======== DATASET EXCERPT

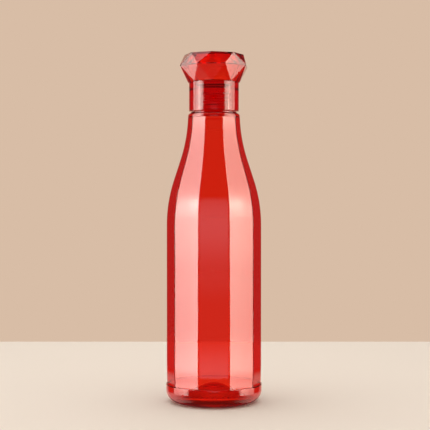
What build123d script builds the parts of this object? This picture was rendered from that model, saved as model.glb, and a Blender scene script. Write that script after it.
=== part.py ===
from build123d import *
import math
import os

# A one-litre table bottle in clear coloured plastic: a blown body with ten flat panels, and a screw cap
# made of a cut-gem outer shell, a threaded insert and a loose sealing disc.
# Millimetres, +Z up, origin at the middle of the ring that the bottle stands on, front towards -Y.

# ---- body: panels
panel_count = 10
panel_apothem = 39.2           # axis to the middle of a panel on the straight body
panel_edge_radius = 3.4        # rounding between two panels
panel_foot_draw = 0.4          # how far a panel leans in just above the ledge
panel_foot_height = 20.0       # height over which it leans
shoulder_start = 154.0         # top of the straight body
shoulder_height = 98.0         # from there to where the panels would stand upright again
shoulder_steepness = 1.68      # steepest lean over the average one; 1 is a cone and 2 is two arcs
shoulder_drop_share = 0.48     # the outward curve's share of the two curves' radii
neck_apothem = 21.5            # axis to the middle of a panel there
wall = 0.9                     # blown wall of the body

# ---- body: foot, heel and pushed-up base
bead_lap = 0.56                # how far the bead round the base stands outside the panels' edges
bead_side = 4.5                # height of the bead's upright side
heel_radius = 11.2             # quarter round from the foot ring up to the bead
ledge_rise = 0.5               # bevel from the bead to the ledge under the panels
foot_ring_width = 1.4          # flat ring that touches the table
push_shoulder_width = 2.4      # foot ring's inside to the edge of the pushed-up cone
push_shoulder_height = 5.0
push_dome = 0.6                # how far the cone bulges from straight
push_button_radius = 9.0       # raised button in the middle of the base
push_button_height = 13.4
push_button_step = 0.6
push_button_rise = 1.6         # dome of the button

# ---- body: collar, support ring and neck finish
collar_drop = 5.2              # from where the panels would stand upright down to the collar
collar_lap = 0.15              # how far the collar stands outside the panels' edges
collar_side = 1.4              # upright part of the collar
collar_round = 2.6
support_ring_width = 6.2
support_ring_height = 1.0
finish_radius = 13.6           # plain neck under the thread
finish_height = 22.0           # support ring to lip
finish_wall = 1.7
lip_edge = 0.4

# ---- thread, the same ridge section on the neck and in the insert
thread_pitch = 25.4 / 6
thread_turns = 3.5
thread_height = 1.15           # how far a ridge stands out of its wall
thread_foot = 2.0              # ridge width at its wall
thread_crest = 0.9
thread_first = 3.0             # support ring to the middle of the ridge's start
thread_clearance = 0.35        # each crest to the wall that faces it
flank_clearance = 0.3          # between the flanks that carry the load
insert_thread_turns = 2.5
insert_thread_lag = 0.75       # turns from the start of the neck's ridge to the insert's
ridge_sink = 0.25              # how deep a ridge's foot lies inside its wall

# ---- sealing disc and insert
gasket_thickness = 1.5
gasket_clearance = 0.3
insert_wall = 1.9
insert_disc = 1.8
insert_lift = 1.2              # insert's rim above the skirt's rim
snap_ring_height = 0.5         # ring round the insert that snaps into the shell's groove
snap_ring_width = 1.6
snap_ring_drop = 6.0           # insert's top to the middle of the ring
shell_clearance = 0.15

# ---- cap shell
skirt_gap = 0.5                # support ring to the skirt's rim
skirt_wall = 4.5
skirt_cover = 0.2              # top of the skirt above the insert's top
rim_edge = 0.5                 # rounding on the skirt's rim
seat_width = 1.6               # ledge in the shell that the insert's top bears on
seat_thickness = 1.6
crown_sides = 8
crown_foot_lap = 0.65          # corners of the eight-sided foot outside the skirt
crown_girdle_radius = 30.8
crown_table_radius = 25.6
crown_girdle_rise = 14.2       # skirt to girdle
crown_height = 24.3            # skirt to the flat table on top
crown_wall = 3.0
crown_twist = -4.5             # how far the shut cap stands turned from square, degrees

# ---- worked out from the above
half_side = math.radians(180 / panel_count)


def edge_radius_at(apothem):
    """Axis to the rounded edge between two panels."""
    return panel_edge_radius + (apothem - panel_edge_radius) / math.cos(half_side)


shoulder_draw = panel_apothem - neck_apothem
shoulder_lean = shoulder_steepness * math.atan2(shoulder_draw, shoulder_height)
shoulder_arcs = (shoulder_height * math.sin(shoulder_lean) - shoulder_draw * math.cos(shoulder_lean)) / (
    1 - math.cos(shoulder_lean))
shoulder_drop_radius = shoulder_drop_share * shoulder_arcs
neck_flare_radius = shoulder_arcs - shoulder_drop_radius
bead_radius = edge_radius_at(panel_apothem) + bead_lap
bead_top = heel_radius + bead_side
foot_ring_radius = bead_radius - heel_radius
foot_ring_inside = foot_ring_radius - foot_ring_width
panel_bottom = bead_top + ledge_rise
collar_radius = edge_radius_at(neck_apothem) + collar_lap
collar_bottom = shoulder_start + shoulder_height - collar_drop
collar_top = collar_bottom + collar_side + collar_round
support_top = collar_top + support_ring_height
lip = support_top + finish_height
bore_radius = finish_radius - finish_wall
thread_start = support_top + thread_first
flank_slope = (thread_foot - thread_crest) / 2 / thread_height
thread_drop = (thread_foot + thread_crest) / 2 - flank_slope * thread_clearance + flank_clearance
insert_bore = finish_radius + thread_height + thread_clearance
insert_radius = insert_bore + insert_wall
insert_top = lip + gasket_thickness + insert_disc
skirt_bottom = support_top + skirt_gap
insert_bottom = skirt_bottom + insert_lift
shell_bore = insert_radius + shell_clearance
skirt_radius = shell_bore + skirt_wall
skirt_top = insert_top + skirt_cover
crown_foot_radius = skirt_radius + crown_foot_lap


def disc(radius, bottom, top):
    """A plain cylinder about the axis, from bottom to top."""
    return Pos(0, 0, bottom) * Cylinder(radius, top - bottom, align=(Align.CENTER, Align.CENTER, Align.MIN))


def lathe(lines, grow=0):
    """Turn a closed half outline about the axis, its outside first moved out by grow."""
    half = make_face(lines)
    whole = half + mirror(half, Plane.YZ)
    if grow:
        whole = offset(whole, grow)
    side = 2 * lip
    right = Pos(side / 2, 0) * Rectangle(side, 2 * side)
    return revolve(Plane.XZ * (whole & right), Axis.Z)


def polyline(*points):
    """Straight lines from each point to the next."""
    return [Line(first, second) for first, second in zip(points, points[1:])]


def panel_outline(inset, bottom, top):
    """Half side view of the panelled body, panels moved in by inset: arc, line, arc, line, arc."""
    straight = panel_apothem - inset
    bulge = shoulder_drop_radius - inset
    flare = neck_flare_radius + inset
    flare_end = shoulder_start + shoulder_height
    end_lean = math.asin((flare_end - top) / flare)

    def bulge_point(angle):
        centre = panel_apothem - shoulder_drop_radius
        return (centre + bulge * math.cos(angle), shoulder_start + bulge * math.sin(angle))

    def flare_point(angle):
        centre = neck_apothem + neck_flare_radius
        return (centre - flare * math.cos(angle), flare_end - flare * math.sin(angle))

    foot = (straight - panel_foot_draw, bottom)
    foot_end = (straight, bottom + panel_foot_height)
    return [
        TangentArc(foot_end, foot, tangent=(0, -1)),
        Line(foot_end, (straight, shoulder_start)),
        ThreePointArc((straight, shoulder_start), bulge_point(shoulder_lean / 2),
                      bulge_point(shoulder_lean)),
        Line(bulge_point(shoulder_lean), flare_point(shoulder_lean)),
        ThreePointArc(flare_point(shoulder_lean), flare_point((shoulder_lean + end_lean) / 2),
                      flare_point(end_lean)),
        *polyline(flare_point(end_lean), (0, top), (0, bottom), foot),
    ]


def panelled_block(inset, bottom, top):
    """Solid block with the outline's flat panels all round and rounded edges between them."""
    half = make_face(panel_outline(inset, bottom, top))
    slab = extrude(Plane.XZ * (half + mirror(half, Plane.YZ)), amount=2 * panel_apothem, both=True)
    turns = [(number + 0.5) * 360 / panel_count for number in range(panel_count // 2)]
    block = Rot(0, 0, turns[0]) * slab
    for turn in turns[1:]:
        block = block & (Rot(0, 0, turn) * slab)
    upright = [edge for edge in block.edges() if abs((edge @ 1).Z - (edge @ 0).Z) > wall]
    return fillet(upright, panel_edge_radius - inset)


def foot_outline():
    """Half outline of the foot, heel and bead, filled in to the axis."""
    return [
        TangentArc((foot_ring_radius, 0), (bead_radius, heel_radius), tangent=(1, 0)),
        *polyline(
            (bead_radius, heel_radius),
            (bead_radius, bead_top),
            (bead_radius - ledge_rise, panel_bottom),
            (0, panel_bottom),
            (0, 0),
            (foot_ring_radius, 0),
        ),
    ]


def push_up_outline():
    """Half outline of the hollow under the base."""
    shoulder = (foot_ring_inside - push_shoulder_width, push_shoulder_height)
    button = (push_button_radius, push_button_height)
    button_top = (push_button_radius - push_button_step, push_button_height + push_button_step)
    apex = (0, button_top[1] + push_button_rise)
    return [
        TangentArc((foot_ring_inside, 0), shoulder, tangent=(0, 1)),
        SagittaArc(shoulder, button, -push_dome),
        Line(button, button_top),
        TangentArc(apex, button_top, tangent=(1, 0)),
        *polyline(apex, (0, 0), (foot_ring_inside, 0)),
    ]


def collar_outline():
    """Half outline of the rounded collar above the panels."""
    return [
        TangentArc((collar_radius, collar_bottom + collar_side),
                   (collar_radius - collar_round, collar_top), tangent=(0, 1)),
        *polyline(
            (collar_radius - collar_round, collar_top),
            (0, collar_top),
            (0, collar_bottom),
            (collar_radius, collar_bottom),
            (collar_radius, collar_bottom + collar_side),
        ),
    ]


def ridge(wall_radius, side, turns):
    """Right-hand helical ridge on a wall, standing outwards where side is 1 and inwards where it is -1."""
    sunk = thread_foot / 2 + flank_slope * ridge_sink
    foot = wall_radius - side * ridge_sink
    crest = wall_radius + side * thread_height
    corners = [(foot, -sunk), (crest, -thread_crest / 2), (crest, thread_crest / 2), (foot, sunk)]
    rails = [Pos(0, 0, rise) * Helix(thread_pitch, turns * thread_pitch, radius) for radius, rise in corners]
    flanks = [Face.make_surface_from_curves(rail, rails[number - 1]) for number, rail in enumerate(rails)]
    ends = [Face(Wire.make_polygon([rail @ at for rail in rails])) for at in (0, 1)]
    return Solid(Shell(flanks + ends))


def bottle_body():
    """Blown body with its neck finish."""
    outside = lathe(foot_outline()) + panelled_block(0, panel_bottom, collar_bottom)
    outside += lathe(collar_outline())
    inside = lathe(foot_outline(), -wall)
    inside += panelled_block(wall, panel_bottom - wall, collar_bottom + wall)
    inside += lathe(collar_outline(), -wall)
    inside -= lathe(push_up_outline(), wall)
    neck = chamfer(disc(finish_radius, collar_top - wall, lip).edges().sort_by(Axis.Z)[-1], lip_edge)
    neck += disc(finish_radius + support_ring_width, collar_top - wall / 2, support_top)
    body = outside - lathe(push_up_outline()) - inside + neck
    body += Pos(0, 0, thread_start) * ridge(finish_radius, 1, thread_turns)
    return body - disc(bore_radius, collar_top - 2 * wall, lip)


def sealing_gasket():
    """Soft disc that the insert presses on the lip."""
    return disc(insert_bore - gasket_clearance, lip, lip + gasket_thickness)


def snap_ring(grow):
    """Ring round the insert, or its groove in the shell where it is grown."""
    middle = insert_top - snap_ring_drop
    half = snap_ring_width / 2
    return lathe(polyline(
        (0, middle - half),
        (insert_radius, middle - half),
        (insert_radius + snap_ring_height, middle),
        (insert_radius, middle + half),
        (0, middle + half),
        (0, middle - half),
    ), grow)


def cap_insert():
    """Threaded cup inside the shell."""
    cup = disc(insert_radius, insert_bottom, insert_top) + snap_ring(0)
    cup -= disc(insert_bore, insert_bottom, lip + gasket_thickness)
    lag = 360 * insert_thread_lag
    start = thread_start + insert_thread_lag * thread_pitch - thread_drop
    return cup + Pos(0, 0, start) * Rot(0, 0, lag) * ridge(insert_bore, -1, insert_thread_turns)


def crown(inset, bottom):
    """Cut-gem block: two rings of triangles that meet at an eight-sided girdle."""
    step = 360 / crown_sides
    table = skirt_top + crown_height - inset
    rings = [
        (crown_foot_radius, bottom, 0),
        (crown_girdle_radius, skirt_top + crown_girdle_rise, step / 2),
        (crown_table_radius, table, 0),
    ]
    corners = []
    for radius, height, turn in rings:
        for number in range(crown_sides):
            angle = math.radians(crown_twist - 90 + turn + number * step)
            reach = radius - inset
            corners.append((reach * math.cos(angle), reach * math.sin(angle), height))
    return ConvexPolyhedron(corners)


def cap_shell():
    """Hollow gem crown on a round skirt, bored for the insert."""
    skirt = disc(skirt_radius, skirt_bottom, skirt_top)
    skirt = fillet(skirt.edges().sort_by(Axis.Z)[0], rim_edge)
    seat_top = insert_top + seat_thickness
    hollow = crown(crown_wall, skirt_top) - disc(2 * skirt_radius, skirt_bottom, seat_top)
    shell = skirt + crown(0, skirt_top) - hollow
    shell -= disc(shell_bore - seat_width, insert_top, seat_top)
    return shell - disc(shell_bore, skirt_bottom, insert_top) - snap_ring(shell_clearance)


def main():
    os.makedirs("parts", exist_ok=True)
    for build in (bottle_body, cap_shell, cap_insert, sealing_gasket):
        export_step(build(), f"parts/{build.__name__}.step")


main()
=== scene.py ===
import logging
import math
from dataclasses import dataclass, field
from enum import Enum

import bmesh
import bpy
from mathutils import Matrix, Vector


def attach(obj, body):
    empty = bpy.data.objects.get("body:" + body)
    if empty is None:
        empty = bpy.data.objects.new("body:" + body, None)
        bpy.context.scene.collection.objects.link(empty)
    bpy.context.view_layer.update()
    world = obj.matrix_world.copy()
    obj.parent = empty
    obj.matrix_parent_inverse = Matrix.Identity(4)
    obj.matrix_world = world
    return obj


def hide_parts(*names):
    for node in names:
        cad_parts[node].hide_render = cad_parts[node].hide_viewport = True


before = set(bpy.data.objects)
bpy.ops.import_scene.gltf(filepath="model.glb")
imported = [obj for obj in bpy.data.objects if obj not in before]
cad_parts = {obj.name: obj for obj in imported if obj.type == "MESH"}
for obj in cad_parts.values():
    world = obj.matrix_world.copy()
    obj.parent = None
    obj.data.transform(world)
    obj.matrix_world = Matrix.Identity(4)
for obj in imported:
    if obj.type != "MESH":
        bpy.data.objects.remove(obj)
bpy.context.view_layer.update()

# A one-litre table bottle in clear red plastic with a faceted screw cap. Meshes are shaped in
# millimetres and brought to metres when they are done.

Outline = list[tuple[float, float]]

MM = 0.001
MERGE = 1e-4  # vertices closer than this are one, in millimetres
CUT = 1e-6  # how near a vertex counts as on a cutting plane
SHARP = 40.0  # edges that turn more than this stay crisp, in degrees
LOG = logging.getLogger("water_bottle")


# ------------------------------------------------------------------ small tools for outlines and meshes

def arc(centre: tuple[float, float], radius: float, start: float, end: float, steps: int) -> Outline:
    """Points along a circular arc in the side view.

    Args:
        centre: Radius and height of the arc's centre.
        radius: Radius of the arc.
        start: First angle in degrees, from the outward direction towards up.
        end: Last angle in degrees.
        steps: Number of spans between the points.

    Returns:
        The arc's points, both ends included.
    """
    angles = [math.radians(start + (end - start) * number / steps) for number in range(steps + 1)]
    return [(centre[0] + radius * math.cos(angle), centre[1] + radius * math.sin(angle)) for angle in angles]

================

**PROBLEM REQUIREMENTS**
Extract and output the part that opens with the line containing "skirt = disc(skirt_radius, skirt_bottom, skirt_top)" and closes with the line containing "bpy.data.objects.remove(obj)", unchanged, ends included.

**WRITTEN ANSWER**
    skirt = disc(skirt_radius, skirt_bottom, skirt_top)
    skirt = fillet(skirt.edges().sort_by(Axis.Z)[0], rim_edge)
    seat_top = insert_top + seat_thickness
    hollow = crown(crown_wall, skirt_top) - disc(2 * skirt_radius, skirt_bottom, seat_top)
    shell = skirt + crown(0, skirt_top) - hollow
    shell -= disc(shell_bore - seat_width, insert_top, seat_top)
    return shell - disc(shell_bore, skirt_bottom, insert_top) - snap_ring(shell_clearance)


def main():
    os.makedirs("parts", exist_ok=True)
    for build in (bottle_body, cap_shell, cap_insert, sealing_gasket):
        export_step(build(), f"parts/{build.__name__}.step")


main()
=== scene.py ===
import logging
import math
from dataclasses import dataclass, field
from enum import Enum

import bmesh
import bpy
from mathutils import Matrix, Vector


def attach(obj, body):
    empty = bpy.data.objects.get("body:" + body)
    if empty is None:
        empty = bpy.data.objects.new("body:" + body, None)
        bpy.context.scene.collection.objects.link(empty)
    bpy.context.view_layer.update()
    world = obj.matrix_world.copy()
    obj.parent = empty
    obj.matrix_parent_inverse = Matrix.Identity(4)
    obj.matrix_world = world
    return obj


def hide_parts(*names):
    for node in names:
        cad_parts[node].hide_render = cad_parts[node].hide_viewport = True


before = set(bpy.data.objects)
bpy.ops.import_scene.gltf(filepath="model.glb")
imported = [obj for obj in bpy.data.objects if obj not in before]
cad_parts = {obj.name: obj for obj in imported if obj.type == "MESH"}
for obj in cad_parts.values():
    world = obj.matrix_world.copy()
    obj.parent = None
    obj.data.transform(world)
    obj.matrix_world = Matrix.Identity(4)
for obj in imported:
    if obj.type != "MESH":
        bpy.data.objects.remove(obj)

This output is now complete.